▶ _The request_: Using the data below, return the stretch from the line that contains "for name, make_piece" through the line that contains "cad_parts[node].hide_render = cad_parts[node].hide_viewport", both included, exactly as it stands and nothing beyond it.
□ □ □ □
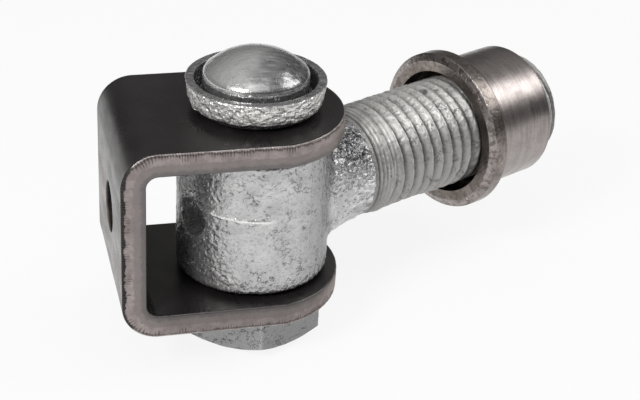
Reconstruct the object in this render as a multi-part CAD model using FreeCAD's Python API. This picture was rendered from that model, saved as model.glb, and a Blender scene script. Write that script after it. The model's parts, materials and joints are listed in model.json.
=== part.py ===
import FreeCAD, Part
import math
import os
from FreeCAD import Vector

# Weld on barrel hinge for a heavy gate, in millimetres.
# The origin is the centre of the web's hole, on the face that is welded to the post.
# +X runs from that face towards the pin, and +Z runs up along the pin.

# Bracket, one folded plate
plate = 6.0
window_height = 38.0
ear_width = 45.5
ear_end_flattening = 0.75
ear_end_shortfall = 0.65
web_gap = 10.65
bend_inner_radius = 3.0
web_hole_diameter = 13.0
sheared_edge_chamfer = 0.4

# Hinge pin, with a low domed head above and a thread below
pin_diameter = 22.0
pin_hole_clearance = 0.5
pin_head_lip = 2.1
pin_head_side = 6.4
pin_dome_rise = 5.5
pin_head_edge_chamfer = 0.6
pin_tail = 1.5
pin_end_chamfer = 1.2

# Cup ring, which the pin's head sits in. It draws in towards its base and stands on a smaller foot.
cup_wall = 1.9
cup_head_gap = 2.55
cup_height = 8.0
cup_floor = 3.1
cup_draw = 0.8
cup_foot_height = 2.0
cup_foot_step = 2.8
cup_rim_chamfer = 0.5

# Nut on the pin, below the lower ear
nut_wall = 5.7
nut_height = 11.2
nut_corner_angle = 267.0
nut_bearing_share = 0.95
nut_thread_clearance = 0.04

# Eye bolt: barrel, neck, thread run-out and shank, forged as one piece
barrel_diameter = 39.2
barrel_end_clearance = 0.8
barrel_edge_chamfer = 1.2
barrel_bore_chamfer = 1.0
barrel_running_clearance = 0.05
rear_hole_diameter = 9.8
rear_hole_countersink = 0.6
rest_angle = 26.0
neck_root_swell = 1.8
neck_middle_swell = 0.6
neck_end_step = 0.4
neck_length = 9.6
shoulder_length = 1.6
runout_depth = 1.6
runout_length = 5.2
thread_diameter = 30.0
thread_length = 61.0
shank_end_chamfer = 1.5

# Sleeve, screwed onto the shank and welded into the gate
sleeve_overhang = 6.3
collar_step = 3.55
collar_thickness = 5.0
collar_chamfer_radial = 2.0
collar_chamfer_axial = 1.0
body_wall = 3.35
body_length = 21.4
body_end_chamfer = 0.8
mouth_gap = 2.0
mouth_depth = 5.0
sleeve_thread_clearance = 0.05

# Levels and places worked out from the sizes above
window_top = window_height / 2
ear_top = window_top + plate
reach = plate + web_gap + barrel_diameter / 2
ear_end_radius = ear_width / 2 + ear_end_flattening
ear_end = reach + ear_width / 2 - ear_end_shortfall
barrel_height = window_height - 2 * barrel_end_clearance
pin_head_diameter = pin_diameter + 2 * pin_head_lip
cup_recess_diameter = pin_head_diameter + 2 * cup_head_gap
cup_outer_diameter = cup_recess_diameter + 2 * cup_wall
nut_flats = pin_diameter + 2 * nut_wall
body_diameter = thread_diameter + 2 * body_wall
collar_diameter = body_diameter + 2 * collar_step
neck_end = barrel_diameter / 2 + neck_length
shoulder = neck_end + shoulder_length
thread_start = shoulder + runout_length
shank_length = thread_start + thread_length
sleeve_length = collar_thickness + body_length
sleeve_distance = shank_length - sleeve_overhang - sleeve_length
pin_axis = Vector(reach, 0, 0)
up = Vector(0, 0, 1)
rest = math.radians(rest_angle)
shank_direction = Vector(math.cos(rest), math.sin(rest), 0)
overshoot = 1.0


def revolved(points):
    """A turned solid from (radius, height) points, about the Z axis."""
    corners = [Vector(radius, 0, height) for radius, height in points]
    face = Part.Face(Part.makePolygon(corners + corners[:1]))
    return face.revolve(Vector(0, 0, 0), up, 360)


def revolved_wire(edges):
    """A turned solid from a closed run of edges in the XZ plane, about the Z axis."""
    return Part.Face(Part.Wire(edges)).revolve(Vector(0, 0, 0), up, 360)


def line(start, end):
    return Part.makeLine(Vector(start[0], 0, start[1]), Vector(end[0], 0, end[1]))


def arc(start, middle, end):
    points = [Vector(x, 0, z) for x, z in (start, middle, end)]
    return Part.Arc(*points).toShape()


def round_corner(centre, radius, from_angle, to_angle):
    """An arc in the XZ plane given by its centre and its angles in degrees."""
    angles = [math.radians(a) for a in (from_angle, (from_angle + to_angle) / 2, to_angle)]
    points = [(centre[0] + radius * math.cos(a), centre[1] + radius * math.sin(a)) for a in angles]
    return arc(*points)


def on_pin(shape):
    """Moves a shape made about the Z axis to the pin's axis."""
    shape.translate(pin_axis)
    return shape


def along_shank(shape):
    """Turns a shape made about the Z axis so that Z becomes the shank's direction at rest."""
    shape.Placement = FreeCAD.Placement(pin_axis, FreeCAD.Rotation(up, shank_direction))
    return shape


def upright_cylinder(diameter, bottom, top):
    return Part.makeCylinder(diameter / 2, top - bottom, pin_axis + Vector(0, 0, bottom), up)


def folded_strip():
    """The U of the plate seen from its side, drawn along X and Z, as wide as the ears."""
    inner = bend_inner_radius
    outer = inner + plate
    nose = reach + ear_width / 2 + overshoot
    centre_x = plate + inner
    centre_z = window_top - inner
    edges = [
        line((nose, ear_top), (centre_x, ear_top)),
        round_corner((centre_x, centre_z), outer, 90, 180),
        line((0, centre_z), (0, -centre_z)),
        round_corner((centre_x, -centre_z), outer, 180, 270),
        line((centre_x, -ear_top), (nose, -ear_top)),
        line((nose, -ear_top), (nose, -window_top)),
        line((nose, -window_top), (centre_x, -window_top)),
        round_corner((centre_x, -centre_z), inner, 270, 180),
        line((plate, -centre_z), (plate, centre_z)),
        round_corner((centre_x, centre_z), inner, 180, 90),
        line((centre_x, window_top), (nose, window_top)),
        line((nose, window_top), (nose, ear_top)),
    ]
    strip = Part.Face(Part.Wire(edges)).extrude(Vector(0, ear_width, 0))
    strip.translate(Vector(0, -ear_width / 2, 0))
    return strip


def ear_outline():
    """The plate's outline seen from above: straight sides and a slightly flattened round end."""
    half = ear_width / 2
    base = -ear_top - overshoot
    meet = ear_end - ear_end_radius + math.sqrt(ear_end_radius ** 2 - half ** 2)
    near, far = Vector(meet, -half, base), Vector(meet, half, base)
    near_back, far_back = Vector(-overshoot, -half, base), Vector(-overshoot, half, base)
    edges = [
        Part.makeLine(near_back, near),
        Part.Arc(near, Vector(ear_end, 0, base), far).toShape(),
        Part.makeLine(far, far_back),
        Part.makeLine(far_back, near_back),
    ]
    return Part.Face(Part.Wire(edges)).extrude(up * (2 * (ear_top + overshoot)))


def is_sheared_edge(edge):
    """True for the edges along the plate's outline, which the shear leaves slightly bevelled."""
    middle = edge.valueAt((edge.FirstParameter + edge.LastParameter) / 2)
    off_side = abs(abs(middle.y) - ear_width / 2) < 0.01
    from_centre = math.hypot(middle.x - ear_end + ear_end_radius, middle.y)
    off_round = middle.x > reach and abs(from_centre - ear_end_radius) < 0.01
    along_plate = abs(edge.tangentAt(edge.FirstParameter).z) < 0.999 or middle.x < 2 * plate
    return (off_side or off_round) and along_plate


def make_bracket():
    plate_form = folded_strip().common(ear_outline()).removeSplitter()
    outline = [edge for edge in plate_form.Edges if is_sheared_edge(edge)]
    plate_form = plate_form.makeChamfer(sheared_edge_chamfer, outline)
    through = ear_top + overshoot
    ear_bore = upright_cylinder(pin_diameter + pin_hole_clearance, -through, through)
    web_hole = Part.makeCylinder(
        web_hole_diameter / 2, plate + 2 * overshoot, Vector(-overshoot, 0, 0), Vector(1, 0, 0)
    )
    return plate_form.cut(ear_bore).cut(web_hole)


def make_hinge_pin():
    radius = pin_diameter / 2
    head = pin_head_diameter / 2
    dome = head - pin_head_edge_chamfer
    seat = ear_top + cup_floor
    rim = seat + pin_head_side
    crown = rim + pin_dome_rise
    tail = -ear_top - nut_height - pin_tail
    sphere = (dome ** 2 + pin_dome_rise ** 2) / (2 * pin_dome_rise)
    half_way = dome / 2
    bulge = crown - sphere + math.sqrt(sphere ** 2 - half_way ** 2)
    edges = [
        line((0, tail), (radius - pin_end_chamfer, tail)),
        line((radius - pin_end_chamfer, tail), (radius, tail + pin_end_chamfer)),
        line((radius, tail + pin_end_chamfer), (radius, seat)),
        line((radius, seat), (head, seat)),
        line((head, seat), (head, rim - pin_head_edge_chamfer)),
        line((head, rim - pin_head_edge_chamfer), (dome, rim)),
        arc((dome, rim), (half_way, bulge), (0, crown)),
        line((0, crown), (0, tail)),
    ]
    return on_pin(revolved_wire(edges))


def make_cup_ring():
    outer = cup_outer_diameter / 2
    recess = cup_recess_diameter / 2
    hole = (pin_diameter + pin_hole_clearance) / 2
    top = ear_top + cup_height
    floor = ear_top + cup_floor
    return on_pin(revolved([
        (hole, ear_top),
        (outer - cup_draw - cup_foot_step, ear_top),
        (outer - cup_draw, ear_top + cup_foot_height),
        (outer, top - cup_rim_chamfer),
        (outer - cup_rim_chamfer, top),
        (recess + cup_rim_chamfer, top),
        (recess, top - cup_rim_chamfer),
        (recess - cup_draw, floor),
        (hole, floor),
    ]))


def make_pin_nut():
    corner = nut_flats / 2 / math.cos(math.pi / 6)
    bearing = nut_flats / 2 * nut_bearing_share
    cone = (corner - bearing) * math.tan(math.pi / 6)
    bottom = -ear_top - nut_height
    bore = pin_diameter / 2 + nut_thread_clearance
    corners = []
    for side in range(7):
        angle = math.radians(nut_corner_angle + 60 * side)
        corners.append(Vector(corner * math.cos(angle), corner * math.sin(angle), bottom))
    hexagon = Part.Face(Part.makePolygon(corners)).extrude(Vector(0, 0, nut_height))
    turned = revolved([
        (bore, bottom),
        (bearing, bottom),
        (corner, bottom + cone),
        (corner, -ear_top - cone),
        (bearing, -ear_top),
        (bore, -ear_top),
    ])
    return on_pin(hexagon.common(turned))


def make_barrel():
    radius = barrel_diameter / 2
    barrel = Part.makeCylinder(radius, barrel_height, Vector(0, 0, -barrel_height / 2))
    ends = [edge for edge in barrel.Edges if edge.Closed]
    return on_pin(barrel.makeChamfer(barrel_edge_chamfer, ends))


def make_shank():
    """Neck, shoulder, run-out, threaded length and end chamfer, turned about the shank's axis."""
    crest = thread_diameter / 2
    root = crest + neck_root_swell
    middle = crest + neck_middle_swell
    end = crest - neck_end_step
    runout = crest - runout_depth
    start = barrel_diameter / 4
    half_way = (start + neck_end) / 2
    edges = [
        line((0, start), (root, start)),
        arc((root, start), (middle, half_way), (end, neck_end)),
        line((end, neck_end), (runout, shoulder)),
        line((runout, shoulder), (crest, thread_start)),
        line((crest, thread_start), (crest, shank_length - shank_end_chamfer)),
        line((crest, shank_length - shank_end_chamfer), (crest - shank_end_chamfer, shank_length)),
        line((crest - shank_end_chamfer, shank_length), (0, shank_length)),
        line((0, shank_length), (0, start)),
    ]
    return along_shank(revolved_wire(edges))


def make_eye_bore():
    """The bore for the pin, opened at both ends by a small chamfer."""
    bore = pin_diameter / 2 + barrel_running_clearance
    half = barrel_height / 2
    mouth = bore + barrel_bore_chamfer
    return on_pin(revolved([
        (0, -half - overshoot),
        (mouth + overshoot, -half - overshoot),
        (bore, -half + barrel_bore_chamfer),
        (bore, half - barrel_bore_chamfer),
        (mouth + overshoot, half + overshoot),
        (0, half + overshoot),
    ]))


def make_rear_hole():
    """The hole from the barrel's side into its bore, opposite the shank, with a small countersink."""
    radius = rear_hole_diameter / 2
    surface = math.sqrt((barrel_diameter / 2) ** 2 - radius ** 2)
    wide = radius + rear_hole_countersink + overshoot
    return along_shank(revolved([
        (0, 0),
        (radius, 0),
        (radius, -surface + rear_hole_countersink),
        (wide, -surface - overshoot),
        (0, -surface - overshoot),
    ]))


def make_eye_bolt():
    """The neck is no higher than the barrel where it turns between the ears."""
    shank = make_shank()
    half = barrel_height / 2
    between_ears = shank.common(upright_cylinder(ear_width, -half, half))
    beyond_ears = shank.cut(upright_cylinder(ear_width, -shank_length, shank_length))
    forging = make_barrel().fuse([between_ears, beyond_ears]).removeSplitter()
    return forging.cut(make_eye_bore()).cut(make_rear_hole())


def make_weld_sleeve():
    thread = thread_diameter / 2 + sleeve_thread_clearance
    mouth = thread_diameter / 2 + mouth_gap
    collar = collar_diameter / 2
    body = body_diameter / 2
    face = sleeve_distance
    back = face + collar_thickness
    end = back + body_length
    cone_end = face + mouth_depth + mouth - thread
    return along_shank(revolved([
        (mouth, face),
        (collar - collar_chamfer_radial, face),
        (collar, face + collar_chamfer_axial),
        (collar, back),
        (body, back),
        (body, end - body_end_chamfer),
        (body - body_end_chamfer, end),
        (thread, end),
        (thread, cone_end),
        (mouth, face + mouth_depth),
    ]))


pieces = {
    "bracket": make_bracket,
    "hinge_pin": make_hinge_pin,
    "cup_ring": make_cup_ring,
    "pin_nut": make_pin_nut,
    "eye_bolt": make_eye_bolt,
    "weld_sleeve": make_weld_sleeve,
}

os.makedirs("parts", exist_ok=True)
for name, make_piece in pieces.items():
    solid = make_piece().Solids[0]
    solid.exportStep(f"parts/{name}.step")
    print(name, "valid" if solid.isValid() else "not valid", round(solid.Volume, 1))
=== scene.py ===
import json
import math

import bpy
import numpy as np
from mathutils import Euler, Matrix, Vector, geometry


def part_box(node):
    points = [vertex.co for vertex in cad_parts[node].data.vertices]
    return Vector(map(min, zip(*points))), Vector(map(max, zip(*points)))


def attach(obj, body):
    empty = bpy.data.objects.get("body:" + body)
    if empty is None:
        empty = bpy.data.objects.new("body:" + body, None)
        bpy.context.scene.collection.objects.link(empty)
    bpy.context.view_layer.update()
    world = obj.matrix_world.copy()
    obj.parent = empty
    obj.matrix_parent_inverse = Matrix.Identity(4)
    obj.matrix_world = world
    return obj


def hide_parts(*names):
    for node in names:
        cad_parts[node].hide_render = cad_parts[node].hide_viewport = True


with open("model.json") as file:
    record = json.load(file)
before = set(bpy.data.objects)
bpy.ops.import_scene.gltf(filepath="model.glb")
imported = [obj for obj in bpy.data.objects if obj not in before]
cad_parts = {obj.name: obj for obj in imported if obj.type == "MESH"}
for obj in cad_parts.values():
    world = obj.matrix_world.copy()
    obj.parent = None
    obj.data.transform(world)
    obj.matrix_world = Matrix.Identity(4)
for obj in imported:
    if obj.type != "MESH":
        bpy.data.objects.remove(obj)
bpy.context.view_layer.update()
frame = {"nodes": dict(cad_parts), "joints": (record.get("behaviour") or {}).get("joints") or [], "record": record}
mm = 0.001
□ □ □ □
▶ _Solved problem_:
for name, make_piece in pieces.items():
    solid = make_piece().Solids[0]
    solid.exportStep(f"parts/{name}.step")
    print(name, "valid" if solid.isValid() else "not valid", round(solid.Volume, 1))
=== scene.py ===
import json
import math

import bpy
import numpy as np
from mathutils import Euler, Matrix, Vector, geometry


def part_box(node):
    points = [vertex.co for vertex in cad_parts[node].data.vertices]
    return Vector(map(min, zip(*points))), Vector(map(max, zip(*points)))


def attach(obj, body):
    empty = bpy.data.objects.get("body:" + body)
    if empty is None:
        empty = bpy.data.objects.new("body:" + body, None)
        bpy.context.scene.collection.objects.link(empty)
    bpy.context.view_layer.update()
    world = obj.matrix_world.copy()
    obj.parent = empty
    obj.matrix_parent_inverse = Matrix.Identity(4)
    obj.matrix_world = world
    return obj


def hide_parts(*names):
    for node in names:
        cad_parts[node].hide_render = cad_parts[node].hide_viewport = True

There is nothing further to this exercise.